Mündlicher Kommissionsbericht im Kantonsrat vom 04.03.2024

Die Haltung, der Staat sei zum Nichtstun und Zuschauen verdammt, bis jemand ein schwerwiegendes Delikt begeht, ist spätestens seit dem Amoklauf in Zug von 2001 überholt.
Klammer: Der Kreis schliesst sich, ich war damals als UR Mitglied der erste AG POGEV (Potenziell gefährdende Verfahrensbeteiligte).
Es ist unterdessen anerkannt, dass der Staat auch eine Verantwortung dafür trägt, schwere Straftaten zu verhindern.

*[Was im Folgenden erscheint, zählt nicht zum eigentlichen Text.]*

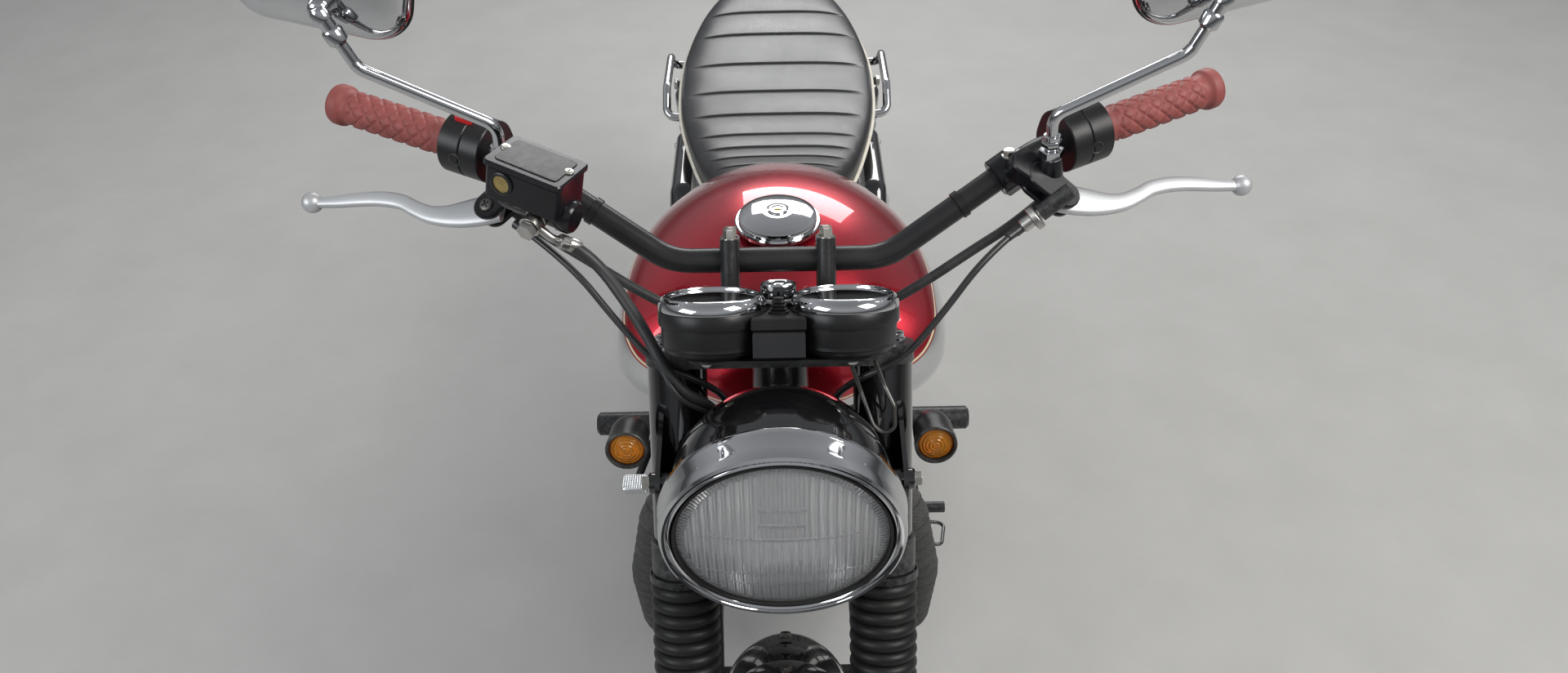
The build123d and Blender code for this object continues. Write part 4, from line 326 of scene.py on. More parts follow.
def piece(name, body, materials, smooth=38, subdivide=0, stands_for="", mirror=False):
    """Writes the gathered geometry as one piece, with its twin on the other side where mirror is set."""
    if mirror:
        twin = bmesh.ops.duplicate(bm, geom=bm.verts[:] + bm.edges[:] + bm.faces[:])["geom"]
        bmesh.ops.transform(bm, matrix=FLIP, verts=[v for v in twin if isinstance(v, bmesh.types.BMVert)])
        bmesh.ops.reverse_faces(bm, faces=[f for f in twin if isinstance(f, bmesh.types.BMFace)])
    bmesh.ops.scale(bm, vec=(MM, MM, MM), verts=bm.verts)
    mesh = bpy.data.meshes.new(name)
    bm.to_mesh(mesh)
    bm.clear()
    mesh.validate()
    for item in materials:
        mesh.materials.append(item)
    mesh.shade_smooth()
    if smooth < 180:
        mesh.set_sharp_from_angle(angle=radians(smooth))
    obj = place(name, mesh, body, stands_for)
    if subdivide:
        mod = obj.modifiers.new("rounding", "SUBSURF")
        mod.levels = mod.render_levels = subdivide
    return obj


def flexible(name, routes, radius, mat, stands_for=""):
    """Cords of one thickness, each a smooth curve through its route's control points, given in millimetres."""
    curve = bpy.data.curves.new(name, "CURVE")
    curve.dimensions = "3D"
    for points in routes:
        spline = curve.splines.new("NURBS")
        spline.points.add(len(points) - 1)
        for target, point in zip(spline.points, points):
            target.co = (point[0] * MM, point[1] * MM, point[2] * MM, 1)
        spline.order_u = 3
        spline.use_endpoint_u = True
        spline.resolution_u = 8
    curve.bevel_depth = radius * MM
    curve.bevel_resolution = 4
    curve.use_fill_caps = True
    curve.materials.append(mat)
    return place(name, curve, "steering", stands_for)


# shared shading


def group(name, inputs, output, kind, build):
    """A shared node group: inputs are (name, default), its one output varies over the surface."""
    tree = bpy.data.node_groups.new(name, "ShaderNodeTree")
    for label, default in inputs:
        tree.interface.new_socket(label, in_out="INPUT", socket_type="NodeSocketFloat").default_value = default
    tree.interface.new_socket(output, in_out="OUTPUT", socket_type=kind)
    start, end = tree.nodes.new("NodeGroupInput"), tree.nodes.new("NodeGroupOutput")
    tree.links.new(build(tree, start.outputs), end.inputs[0])
    return tree


def add(tree, kind, **values):
    """A new node with its properties set."""
    node = tree.nodes.new(kind)
    for key, value in values.items():
        setattr(node, key, value)
    return node


def plug(tree, source, socket):
    """Sets a socket to a number or links it to another socket."""
    if isinstance(source, bpy.types.NodeSocket):
        tree.links.new(source, socket)
    else:
        socket.default_value = source


def maths(tree, operation, a, b=0.0, c=0.0, clamp=False):
    """A maths node over numbers or sockets."""
    node = add(tree, "ShaderNodeMath", operation=operation, use_clamp=clamp)
    for source, socket in zip((a, b, c), node.inputs):
        plug(tree, source, socket)
    return node.outputs[0]


def times(tree, a, b):
    """The product of two numbers or sockets."""
    return maths(tree, "MULTIPLY", a, b)


def size_of(tree, value):
    """A value without its sign."""
    return maths(tree, "ABSOLUTE", value)


def inverse(tree, mask):
    """What a mask leaves free."""
    return maths(tree, "SUBTRACT", 1.0, mask)


def spread(tree, value, low, high, to_low=0.0, to_high=1.0):
    """A value from low to high carried over to another range, and held at its ends."""
    node = add(tree, "ShaderNodeMapRange", clamp=True)
    for source, key in ((value, "Value"), (low, "From Min"), (high, "From Max"), (to_low, "To Min"),
                        (to_high, "To Max")):
        plug(tree, source, node.inputs[key])
    return node.outputs[0]


def noise(tree, scale, detail=4.0, rough=0.55, stretch=None):
    """Noise over the piece's own coordinates, stretched along an axis if asked."""
    where = add(tree, "ShaderNodeTexCoord").outputs["Object"]
    if stretch:
        mapping = add(tree, "ShaderNodeMapping")
        tree.links.new(where, mapping.inputs["Vector"])
        mapping.inputs["Scale"].default_value = stretch
        where = mapping.outputs[0]
    node = add(tree, "ShaderNodeTexNoise")
    tree.links.new(where, node.inputs["Vector"])
    plug(tree, scale, node.inputs["Scale"])
    node.inputs["Detail"].default_value = detail
    node.inputs["Roughness"].default_value = rough
    return node.outputs["Fac"]


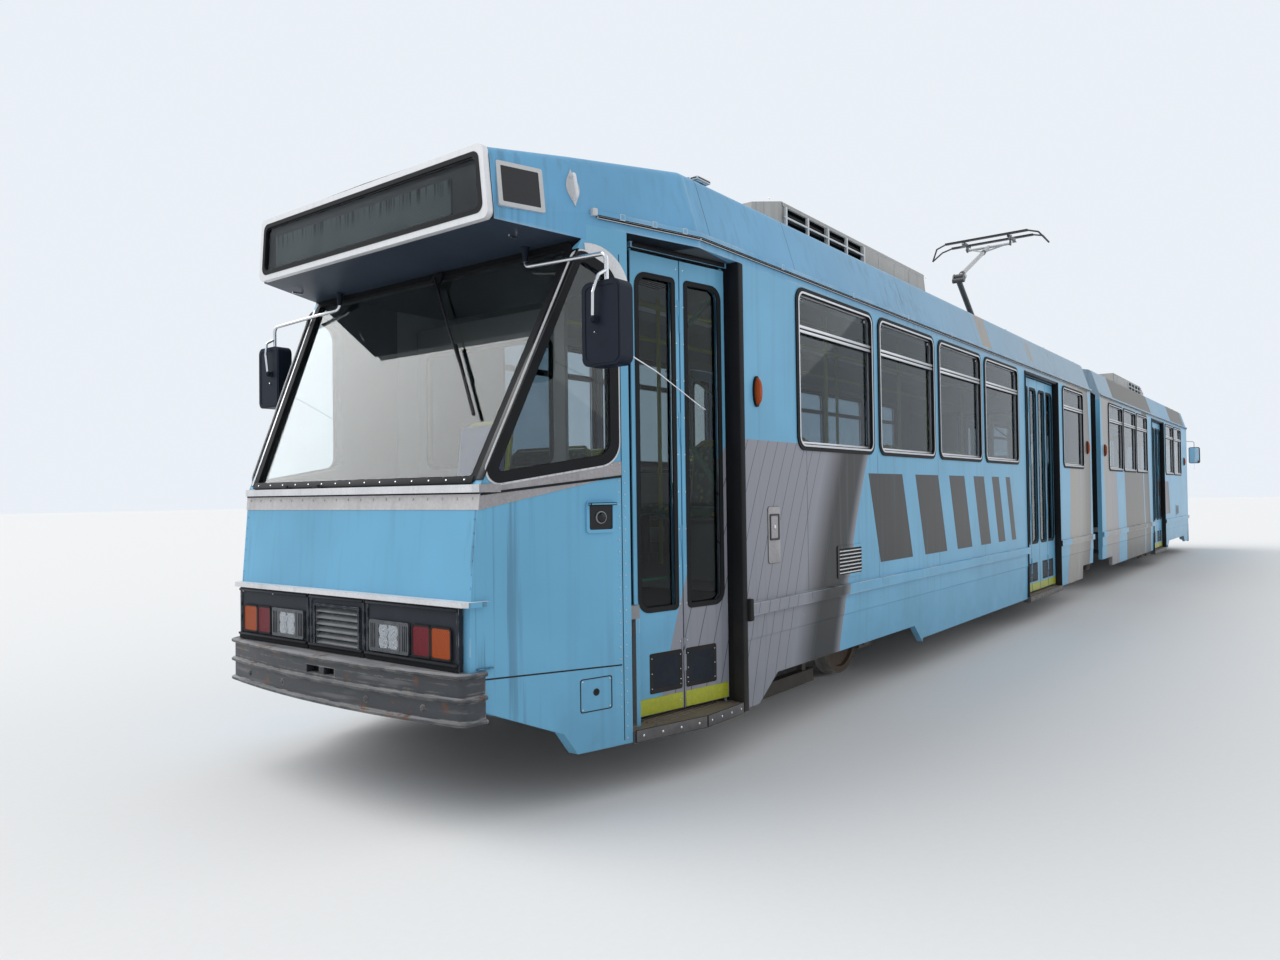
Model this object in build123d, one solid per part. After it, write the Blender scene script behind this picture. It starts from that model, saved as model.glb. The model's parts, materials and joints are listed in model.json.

Personen, deren Verhalten oder Äusserungen auf eine Neigung zu Gewalt gegen Dritte hindeuten und die mutmasslich imstande sind, die physische, psychische oder sexuelle Integrität anderer Personen schwer zu beeinträchtigen, sollen hierzu auf den Radar geraten und nicht darunter durchfliegen können, bis etwas passiert.
Dazu gibt es übergeordnete Verpflichtungen: Ich verweise hierzu auf die Istanbul Konvention und den nationalen Aktionsplan zur Verhinderung und Bekämpfung von Radikalisierung und gewalttätigem Extremismus (NAP).

Um dieser Verantwortung gerecht werden zu können, braucht es eine gesetzliche Grundlage, welche den erhöhten rechtsstaatlichen Anforderungen im vorstrafprozessualen Bereich genügen kann. Die bisherige konnte das bekanntermassen nicht.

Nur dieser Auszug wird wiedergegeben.